An important distinction must be noted. In case a person rented a facility for a number of uses and one or more of these cannot be accomplished due to damages in the rental, then the price is reduced. The source for this is responsa of the Maharam of Padua (Responsa 39).
In his situation, a person rented a store for the express purpose of lending money with interest. At first Jews were allowed to lend money with interest both with and without taking collateral. Afterwards, the government forbade lending without collateral which severely cut down the amount of loans the renter could extend, adversely affecting his income. The Maharam ruled that the renter is entitled to a reduced price since one of the uses has been removed. He argues that a use which no longer exists is equivalent to the death of the donkey. Just like a renter does not have to pay rent for the period following the death of the donkey so too he does not need to pay the share of the rental fee which covers the use which has been discontinued.
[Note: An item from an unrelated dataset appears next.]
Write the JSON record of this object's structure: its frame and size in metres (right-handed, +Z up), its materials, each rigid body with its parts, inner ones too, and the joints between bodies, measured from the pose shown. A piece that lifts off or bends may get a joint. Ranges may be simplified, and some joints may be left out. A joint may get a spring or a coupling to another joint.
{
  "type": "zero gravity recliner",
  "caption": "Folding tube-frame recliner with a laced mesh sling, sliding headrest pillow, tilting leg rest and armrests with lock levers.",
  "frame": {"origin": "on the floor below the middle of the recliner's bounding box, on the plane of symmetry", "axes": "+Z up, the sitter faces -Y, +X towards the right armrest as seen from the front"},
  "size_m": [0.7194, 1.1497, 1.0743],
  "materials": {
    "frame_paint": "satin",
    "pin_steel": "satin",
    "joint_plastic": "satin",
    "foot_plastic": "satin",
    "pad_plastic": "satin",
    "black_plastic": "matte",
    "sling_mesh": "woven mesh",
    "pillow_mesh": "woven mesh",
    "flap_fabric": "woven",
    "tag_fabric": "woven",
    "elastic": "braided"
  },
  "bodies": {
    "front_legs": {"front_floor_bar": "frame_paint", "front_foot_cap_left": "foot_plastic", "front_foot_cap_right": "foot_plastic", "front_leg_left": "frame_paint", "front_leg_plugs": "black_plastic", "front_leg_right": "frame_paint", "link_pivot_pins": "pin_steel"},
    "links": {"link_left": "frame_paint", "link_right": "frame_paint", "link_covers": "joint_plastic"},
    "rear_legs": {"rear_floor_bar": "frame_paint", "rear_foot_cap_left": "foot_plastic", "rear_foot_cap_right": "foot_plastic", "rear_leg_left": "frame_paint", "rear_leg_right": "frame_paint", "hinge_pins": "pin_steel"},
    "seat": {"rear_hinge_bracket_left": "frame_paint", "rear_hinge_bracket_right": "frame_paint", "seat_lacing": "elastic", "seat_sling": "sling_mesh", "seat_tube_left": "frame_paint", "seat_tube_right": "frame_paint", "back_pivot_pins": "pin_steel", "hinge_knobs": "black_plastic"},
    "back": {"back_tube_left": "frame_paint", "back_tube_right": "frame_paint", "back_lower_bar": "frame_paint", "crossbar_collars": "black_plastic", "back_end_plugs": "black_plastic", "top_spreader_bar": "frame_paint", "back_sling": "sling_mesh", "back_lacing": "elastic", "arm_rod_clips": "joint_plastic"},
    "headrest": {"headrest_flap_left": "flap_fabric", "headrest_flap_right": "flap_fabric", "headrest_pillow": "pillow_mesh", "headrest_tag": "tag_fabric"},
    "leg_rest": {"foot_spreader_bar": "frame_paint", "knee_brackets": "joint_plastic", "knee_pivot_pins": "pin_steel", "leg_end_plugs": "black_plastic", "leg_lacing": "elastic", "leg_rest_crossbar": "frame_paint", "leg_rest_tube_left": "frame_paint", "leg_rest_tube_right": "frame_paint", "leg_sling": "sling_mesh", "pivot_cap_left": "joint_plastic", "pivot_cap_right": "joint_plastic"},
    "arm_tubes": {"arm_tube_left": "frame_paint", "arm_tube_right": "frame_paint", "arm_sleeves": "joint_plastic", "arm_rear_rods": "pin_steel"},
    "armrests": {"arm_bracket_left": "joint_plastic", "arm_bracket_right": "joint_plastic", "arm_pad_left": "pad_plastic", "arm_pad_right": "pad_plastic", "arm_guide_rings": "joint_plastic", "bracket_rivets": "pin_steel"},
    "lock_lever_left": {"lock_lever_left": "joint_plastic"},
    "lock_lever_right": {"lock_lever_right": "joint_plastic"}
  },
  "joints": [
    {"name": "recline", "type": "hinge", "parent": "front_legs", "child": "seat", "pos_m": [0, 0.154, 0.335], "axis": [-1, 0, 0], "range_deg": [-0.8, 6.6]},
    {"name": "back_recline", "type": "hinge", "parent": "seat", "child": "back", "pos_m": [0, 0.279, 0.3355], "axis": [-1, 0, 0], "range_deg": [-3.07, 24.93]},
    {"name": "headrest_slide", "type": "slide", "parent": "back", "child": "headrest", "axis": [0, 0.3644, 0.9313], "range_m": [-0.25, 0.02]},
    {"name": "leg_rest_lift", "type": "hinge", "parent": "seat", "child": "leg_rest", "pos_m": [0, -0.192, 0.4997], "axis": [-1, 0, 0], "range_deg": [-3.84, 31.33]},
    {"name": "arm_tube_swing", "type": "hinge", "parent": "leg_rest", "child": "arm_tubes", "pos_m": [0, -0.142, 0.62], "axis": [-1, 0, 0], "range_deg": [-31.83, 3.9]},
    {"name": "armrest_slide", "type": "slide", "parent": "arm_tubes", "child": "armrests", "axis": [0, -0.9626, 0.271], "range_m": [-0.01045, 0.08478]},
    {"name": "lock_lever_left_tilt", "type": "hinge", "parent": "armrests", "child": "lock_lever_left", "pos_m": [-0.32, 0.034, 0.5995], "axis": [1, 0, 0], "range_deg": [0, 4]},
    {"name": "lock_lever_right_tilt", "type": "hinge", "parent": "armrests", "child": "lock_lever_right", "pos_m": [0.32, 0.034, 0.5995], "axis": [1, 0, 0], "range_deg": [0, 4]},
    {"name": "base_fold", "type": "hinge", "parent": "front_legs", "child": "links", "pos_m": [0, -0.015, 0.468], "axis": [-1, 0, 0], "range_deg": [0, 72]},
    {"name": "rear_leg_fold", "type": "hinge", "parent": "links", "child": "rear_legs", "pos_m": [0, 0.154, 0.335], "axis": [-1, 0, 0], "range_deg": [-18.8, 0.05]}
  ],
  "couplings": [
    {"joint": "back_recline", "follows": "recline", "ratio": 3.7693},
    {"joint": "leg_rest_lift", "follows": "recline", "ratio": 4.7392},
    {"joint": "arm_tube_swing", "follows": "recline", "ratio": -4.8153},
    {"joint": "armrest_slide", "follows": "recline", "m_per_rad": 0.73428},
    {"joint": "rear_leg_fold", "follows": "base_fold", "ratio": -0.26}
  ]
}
This is often important when people rent apartments and a room becomes unusable due to leaks or mold etc. Since a room became unavailable the renter is entitled to a reduction in the rent. This is also true if people pay for the mikva in order to both immerse themselves and to take a shower. If due to the lack of hot water one could not shower, he would be entitled to a reduction since one use was unavailable. However, where people don’t go to the mikva for the shower and only pay for immersing themselves, this is not the case.
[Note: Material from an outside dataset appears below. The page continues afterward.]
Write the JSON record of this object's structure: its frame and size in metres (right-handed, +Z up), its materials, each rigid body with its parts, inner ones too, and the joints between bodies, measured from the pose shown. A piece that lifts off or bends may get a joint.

In conclusion: If people in your area go mainly to immerse themselves and the mikva was repaired in a timely manner you are not entitled to a reduced fee for those days when the mikva was cold since you could still immerse yourself. Therefore, the excess change you received must be returned to the proprietor of the mikva. However if people also go for the shower then you may keep the excess change if it is less than or equal to your loss from not being able to take a shower. However, this needs to be evaluated by a Rov who is familiar with the mikva.